Per la prima volta una bambina affetta da atrofia muscolare spinale (SMA) è stata curata mentre era ancora nella pancia della madre. È successo negli Stati Uniti, dove i medici del St. Jude Children's Research Hospital di Memphis, nel Tennessee, le hanno somministrato in fase prenatale il risdiplam, uno dei trattamenti riconosciuti dalla Fda (Food and Drug Administration) per la cura della malattia nei neonati.
Oggi, la bambina ha due anni e mezzo e non mostra caratteristiche identificabili della malattia. Il suo caso è stato oggetto di uno studio, i cui risultati sono stati pubblicati recentemente sulla rivista New England Journal of Medicine: "I nostri obiettivi principali erano fattibilità, sicurezza e tollerabilità, quindi siamo molto contenti di vedere che la madre e il bambino stanno bene", ha spiegato l'autore principale dello studio, il dottore Richard Finkel, aggiungendo che, dati i risultati ottenuti sulla prima paziente, "varrebbe la pena continuare a studiare l'uso dell'intervento prenatale per la Sma".
Cos'è la SMA: colpisce un neonato su 11.000
La SMA è una malattia neuromuscolare che colpisce circa un neonato su 11.000 e costituisce una delle prime cause genetiche di morte neonatale. Nella sua forma più grave, la Sma di tipo 1 (SMA-1), la stessa da cui era affetta la bambina protagonista di questo studio, causa una progressiva debolezza muscolare che può portare alla morte.

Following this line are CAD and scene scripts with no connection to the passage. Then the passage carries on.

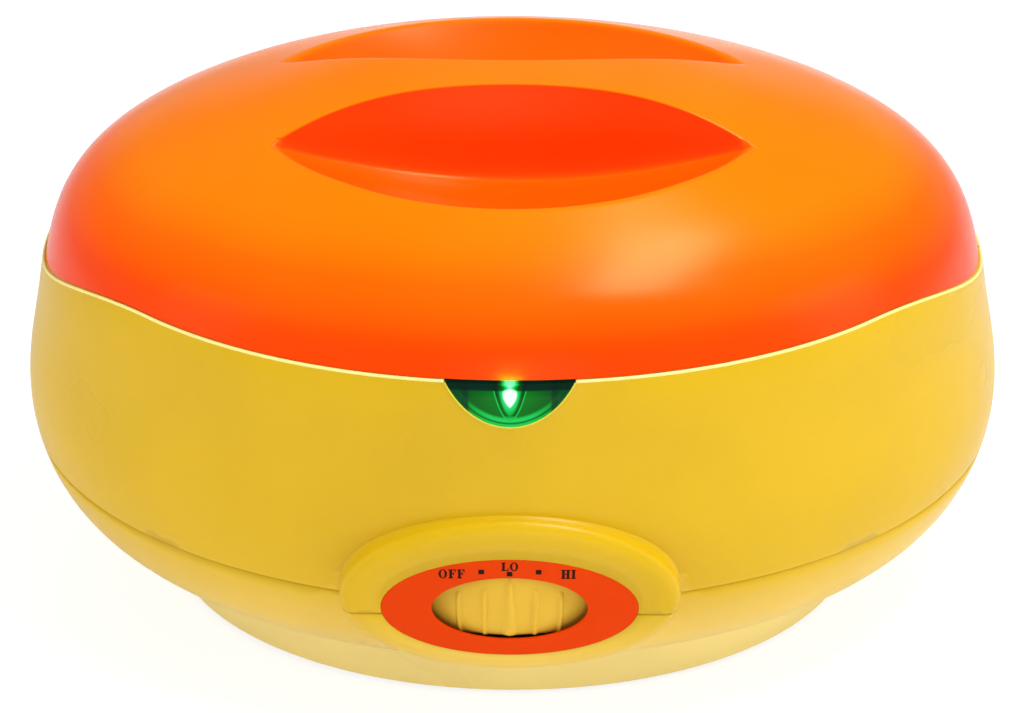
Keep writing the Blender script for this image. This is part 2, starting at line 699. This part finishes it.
def bezel_points(low, high):
    """Closed ring of ovals in mm: the bezel's own oval and the window's, each moved in by the quarter
    circle that rounds its edge of the face, and the thicker rim's step behind the window."""
    own = np.array([(high.x - low.x) / 2, (high.z - low.z) / 2, (high.z + low.z) / 2]) / MM
    face, back = low.y / MM, low.y / MM + BEZEL_THICK
    window, sides = np.array(WINDOW)[:2], 192
    quarter = np.linspace(0, np.pi / 2, 6)
    inset, drop = BEZEL_EDGE * (1 - np.cos(quarter)), BEZEL_EDGE * (1 - np.sin(quarter))
    axes = np.concatenate([own[:2] - inset[:, None], window + inset[::-1, None],
                           [window, window + 2.5, own[:2]]])
    centre = np.repeat([own[2], WINDOW[2], own[2]], [6, 8, 1])
    depth = np.concatenate([face + drop, face + drop[::-1], [face + BEZEL_THICK / 2, back, back]])
    angle = np.linspace(0, 2 * np.pi, sides, endpoint=False)
    return np.stack([axes[:, :1] * np.cos(angle), np.repeat(depth[:, None], sides, 1),
                     centre[:, None] + axes[:, 1:] * np.sin(angle)], -1)


def ridge(offset, width):
    """Height from 0 to 1 of a rounded ridge: a raised cosine over its width."""
    return (1 + np.cos(np.pi * np.clip(offset / width, -1, 1))) / 2


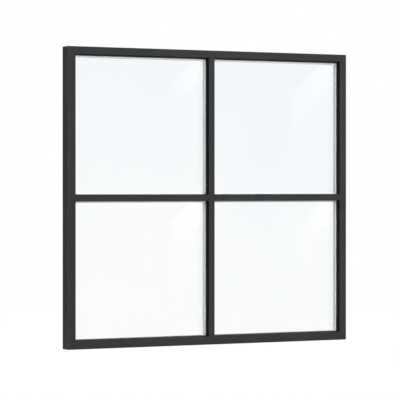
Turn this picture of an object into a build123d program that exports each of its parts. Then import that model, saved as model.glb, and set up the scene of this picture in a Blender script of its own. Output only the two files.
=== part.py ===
from build123d import *

import os

os.makedirs("parts", exist_ok=True)

# Fixed glazing panel: a mitred frame with one mullion and two transoms, holding four double-glazed units.
# Millimetres. +X runs to the right seen from outside, +Y goes into the building, +Z is up.
# The origin is the middle of the frame's underside, half way through its depth.

# Overall size
width = 1065.0
height = 1000.0
depth = 48.0

# Widths of the members seen from outside
jamb_face = 27.0
head_face = 25.0
sill_face = 28.0
mullion_face = 22.0
transom_face = 22.5

# The members behind the stop wall, which are narrower so that the glass has a rebate
frame_core = 19.0
mullion_core = 12.0
transom_core = 4.0

# Walls of the extruded members
wall = 2.0
stop_wall = 2.5
outer_radius = 2.5
inner_radius = 0.8

# How far the stop wall stands past the face of its member
jamb_stop = 3.0
head_stop = 4.0
sill_stop = 2.5
mullion_stop = 3.0
transom_stop = 0.0

# The sealed units
glass_thickness = 4.0
cavity = 16.0
spacer_height = 6.0
edge_seal = 3.0
unit_side_cover = 5.0
unit_head_cover = 3.0
unit_transom_cover = 4.0
unit_corner_radius = 1.0

# Rubber between the units and the metal
gasket_thickness = 2.0
gasket_nose = 0.5
nose_round_share = 0.9
front_gasket_cover = 7.0
rear_gasket_cover = 6.0
stem_width = 1.6
stem_length = 1.3
stem_offset = 4.0
stem_clearance = 0.1

# Glazing beads, which snap into a groove in the core of each member
rib_depth = 0.65
rib_width = 1.8
rib_clearance = 0.15
rib_offset = 1.4
bead_depth = 5.0
bead_edge = 1.5
bead_toe_share = 0.25
bead_wall = 1.2

# Blocks that carry the weight of each unit
block_height = 2.0
block_length = 80.0
block_place_share = 0.25

# Places worked out from the sizes above
unit_depth = 2 * glass_thickness + cavity
bead_front = depth - bead_depth
glass_back = bead_front - gasket_thickness
glass_front = glass_back - unit_depth
stop_back = glass_front - gasket_thickness
transom_centre = height / 2
front_y = -depth / 2
left_x = -width / 2
right_x = width / 2
groove_depth = rib_depth + rib_clearance
groove_front = bead_front + rib_offset
mitre_reach = 1.4
loop_reach = edge_seal + spacer_height + front_gasket_cover
loop_share = 2


def outline(*points):
    """A closed flat shape through the given points."""
    return make_face(Polyline(*points, close=True))


def corner_at(shape, u, v):
    """The corner of a flat shape that lies nearest to the given place."""
    return shape.vertices().sort_by_distance(Vector(u, v, 0))[0]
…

Questa forma di SMA si manifesta entro i primi mesi di vita o già prima della nascita, con una riduzione die movimenti fetali ed è causata dall'assenza o conversione nel gene SMN2 del gene SMN1, che la proteina SMN (Survival Motor Neuron), essenziale per la funzionalità dei motoneuroni, ovvero le cellule nervose responsabili dei movimenti dei muscoli. Nelle forme più gravi, come in questo caso, i bambini sono privi di entrambi le copie di SMN1. Da pochi anni però sono disponibili alcuni trattamenti, riconosciuti dalla Fda, che "hanno dimostrato – spiega l'ospedale che ha curato la bambina – un miglioramento della sopravvivenza e della funzione motoria nei neonati, soprattutto se somministrati subito dopo la nascita prima che inizino i sintomi, ma non è una cura".
Il caso della bambina
I genitori della piccola, entrambi portatori di mutazioni genetiche associate alla SMA, avevano già perso un bambino affetto dalla stessa malattia, morto a 16 mesi, non essendo allora disponibile nessun trattamento. Così quando hanno scoperto dai risultati dell'amniocentesi che la futura bambina molto probabilmente sarebbe nata con la SMA-1 (il feto non aveva copie del gene del motoneurone di sopravvivenza SMN1, oltre alla nota storia di familiarità con la malattia), sono stati loro stessi a suggerire ai medici di iniziare una delle terapie farmacologiche disponibili per i neonati ancor prima della nascita. La proteina SMN – spiegano i ricercatori – è infatti necessaria soprattutto nel terzo trimestre dello sviluppo del feto e nei primi tre mesi dopo la nascita.
I medici hanno quindi avviato un protocollo clinico, approvato dalla FDA, per studiare gli effetti della somministrazione in fase prenatale del risdiplam, un farmaco che – spiega Quotidiano Sanità – si basa su una piccola molecola che agisce sul gene SMN2 in modo che produca più proteina SMN. Dopo la nascita, alla bambina sono state diagnosticate tre anomalie dello sviluppo, che le hanno causato dei ritardi nello sviluppo, ma i ricercatori ritengono che queste si siano formate prima dell'inizio della terapia con risdiplam. La bambina oggi ha due anni e mezzo e continua a essere monitorata dagli esperti del St.Jude, ma non mostra segni identificabili di atrofia muscolare spinale.